Hancock Regional and the fire department are each required to hold at least one mass-causality training annually, and occasionally, they team up to hold the sessions, officials say.

The hospital holds such exercises at least twice a year, said Rob Matt, the hospital’s chief operating officer. Thursday’s training gave the staff a chance to practice an internal emergency, one that would cripple the facility in some way and force doctors, nurses and administrators to work around it, he said.

They walked through every step, just like they would in an actual emergency, firefighter Corey Breese said.

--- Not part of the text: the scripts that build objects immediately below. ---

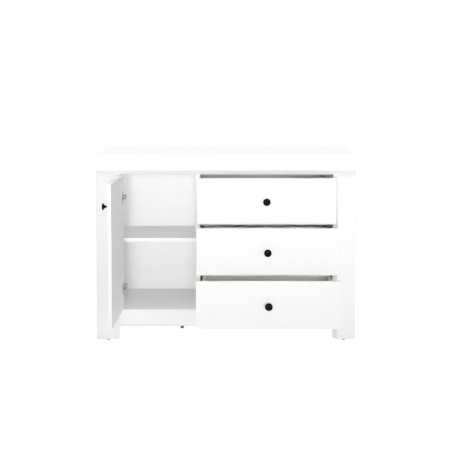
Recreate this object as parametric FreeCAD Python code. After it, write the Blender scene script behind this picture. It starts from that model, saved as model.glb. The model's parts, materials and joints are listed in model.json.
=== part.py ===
import FreeCAD, Part
import math
import os

# A free-standing sideboard: one hinged door on the left over a cupboard with a shelf, and three
# drawers of equal height on the right. Lengths are in millimetres and angles in degrees.
# While a piece is drawn, X runs to the right, Y runs back from the front plane of the legs, Z runs
# up from the floor, and the door and the drawers are shut. Each piece is then moved to the rest
# pose, with the door and the drawers standing open, and into the frame of the finished part.

# Overall size
WIDTH = 1145
DEPTH = 420
HEIGHT = 832
GLIDE_HEIGHT = 10

# Board thicknesses
BOARD = 16
THICK_BOARD = 22        # front faces of the legs and of the top
PARTITION_BOARD = 18
BACK_BOARD = 3          # back panels and drawer bottoms

# Top, a hollow box with a bevelled lower front edge
TOP_THICKNESS = 90
TOP_BEVEL = 20

# Legs: wide boards at both ends with a bevel along the inner and the upper edge
LEG_WIDTH = 100
LEG_BEVEL = 20
LEG_TOP_BEVEL = 18

# Carcass
PARTITION_X = -124
FLOOR_TOP = 142         # upper face of the bottom panel
APRON_BOTTOM = 66
APRON_BEVEL = 10
BACK_RECESS = 12        # from the back plane to the front face of the back panels
WALL_BACKSET = 24       # how far the left inner wall stands behind the leg's inner edge

# Shelf, and the joint between the two back panels
SHELF_TOP = 450
SHELF_FRONT = 65
SHELF_PLAY = 1
BACK_JOINT = 483
JOINT_STRIP_HEIGHT = 10
JOINT_STRIP_FLANGE = 1

# Door and drawer fronts
FRONT_SETBACK = 2
FRONT_GAP = 3
FRONT_ARRIS = 0.8
DRAWER_NAMES = ("bottom", "middle", "top")
REST_PULL = {"bottom": 330, "middle": 222, "top": 122}
DOOR_REST_ANGLE = 92

# Drawer boxes
SLIDE_SPACE = 13        # between a drawer side and the carcass
BOX_LENGTH = 350
BOX_LIFT = 15           # from the bottom edge of the front to the bottom edge of the sides
BOX_SIDE_HEIGHT = 130
BOX_FLOOR_LIFT = 10     # from the bottom edge of the sides to the drawer bottom
GROOVE_DEPTH = 6

# Telescopic slides: half heights, and how far each member stands off the carcass
SLIDE_LENGTH = 350
SLIDE_STEEL = 1.2
SLIDE_SETBACK = 2       # behind the back face of the fronts
SLIDE_LIFT = 65         # from the bottom edge of the sides to the middle of the slide
SLIDE_OUTER = {"half_height": 22.5, "web": 0, "reach": 9}
SLIDE_MIDDLE = {"half_height": 19, "web": 2.5, "reach": 11}
SLIDE_INNER = {"half_height": 15, "web": 11.8, "reach": 5}

# Knobs: radii and distances from the face they stand on
KNOB_NECK_R = 5
KNOB_WAIST_R = 5.5
KNOB_WAIST_OUT = 15
KNOB_RIM_R = 16.5
KNOB_RIM_OUT = 24.5
KNOB_RIM_THICKNESS = 1.2
KNOB_FACE_R = 6
KNOB_LENGTH = 30.5
CROWN_FULLNESS = 0.62   # how far out the rounded edge is half way in from the rim
DOOR_KNOB_INSET = 50    # from the free edge of the door
SCREW_R = 2
SCREW_GRIP = 14         # length of thread inside a knob
SCREW_HEAD_R = 4.5
SCREW_HEAD_HEIGHT = 2.4
SMALL_HEAD_R = 3.5
SMALL_HEAD_HEIGHT = 1.2

# Concealed door hinges
HINGE_HEIGHTS = (238, 639)
PIVOT_FROM_EDGE = 8.5
PIVOT_FROM_FACE = 8
PIN_R = 1.5
PIN_PLAY = 0.05
PIN_LENGTH = 22
EYE_R = 3.2
CUP_R = 17.5
CUP_DEPTH = 12.5
CUP_FROM_EDGE = 20.5
CUP_WALL = 1
CUP_FLOOR = 0.8
FLANGE_R = 19.5
FLANGE_LENGTH = 63
FLANGE_WIDTH = 18
FLANGE_THICKNESS = 1.2
CUP_SCREW_SPREAD = 24   # from the middle of the cup to each screw
CUP_SCREW_OFFSET = 6
CUP_SCREW_R = 1.75
CUP_SCREW_LENGTH = 12
ARM_STEEL = 2.2
ARM_REACH = 31.5        # from the hinge block to the outer face of the arm
ARM_START = 24
ARM_END = 62
ARM_HALF_HEIGHT = 8
NECK_HALF_HEIGHT = 5.5
PLATE_THICKNESS = 2
PLATE_START = 27
PLATE_END = 80
PLATE_HALF_HEIGHT = 10
BLOCK_HALF_HEIGHT = 35  # wooden block between the left wall and each hinge plate
BLOCK_END = 95
PLATE_SCREW_DEPTHS = (67, 75)
PLATE_SCREW_LENGTH = 12
ADJUSTER_DEPTHS = (34, 50)
ADJUSTER_R = 3.2
ADJUSTER_HEIGHT = 1

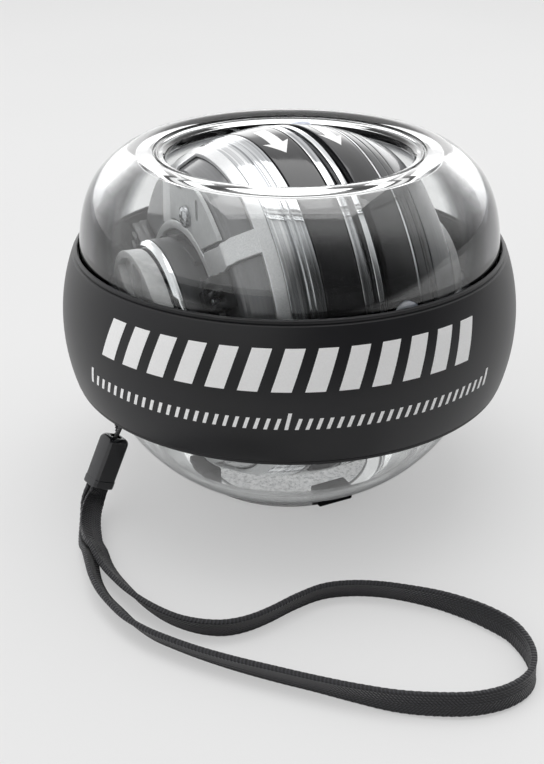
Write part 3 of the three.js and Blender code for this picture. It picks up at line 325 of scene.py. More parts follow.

Firefighters and paramedic rushed to the roof, and hospital administrators worked from a command post inside the building, making note of how many patients would need to be evacuated and which employees might be available to help treat victims.

Once it was over, staffers met to talk about what went well and weigh ways to improve, Matt said.

The dozen firefighters who participated learned some hospital doorways require key-card access; though the doors would automatically unlock in a real emergency, firefighters would need to know whom to contact if the system fails, Breese said.

Hospital employees, too, realized additional staffers might need radios to communicate with other administrations during an emergency, so they might need to reorganize or order more equipment.

Ironing out those issues now will only help later, Breese said.

“Trainings should never run smoothly because that means you haven’t learned anything,” he said.